[AR] Re: 3 no 4 no 5 legs.
- From: "John Dom" <johndom@xxxxxxxxx>
- To: <arocket@xxxxxxxxxxxxx>
- Date: Thu, 21 Jan 2016 18:52:30 +0100
Matt Maier wrote on 210116:
Multiple smaller engines are more redundant and modular. They're easier to
design, manufacture, test, qualify, transport, etc than a single giant engine
would be. They can be roughly the same on every stage, you just put more of
them on earlier stages, and if one of many craps out the remainder can still
handle the mission.
Saying that clustering many smaller engines for large payloads is the result
of haste makes as much sense as saying that staging itself is the result of
haste.
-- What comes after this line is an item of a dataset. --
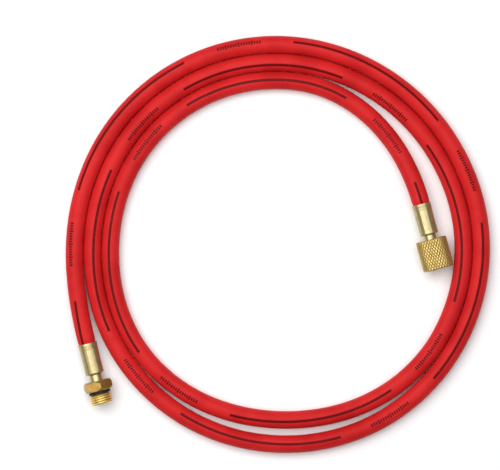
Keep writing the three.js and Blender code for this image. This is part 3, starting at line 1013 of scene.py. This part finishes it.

If we REALLY put in the time and money we could just build a single
stage vehicle, right?
The USSR had only small engines handy for their N1 in the sixties I read. The
haste was to beat the US to land on the Moon, thus they chose NOT to lose time
to develop an F1 sized motor for their N-1. Later, too late that is, they
produced and tested an even larger engine than F1. After accomplishing that,
IIRC, they shelved it.
NASA chose to develop F1 for S-V to limit the number of engines. The smaller
Saturn IB had 8 smaller H1 engines. Instead of making that 20 H1s, they went
for 5 F1s.
SpaceX also decided to go for a larger Merlin 2 as a follow-up for its super 1D.
A single stage SSTO is ideal but can it be done soon is the question?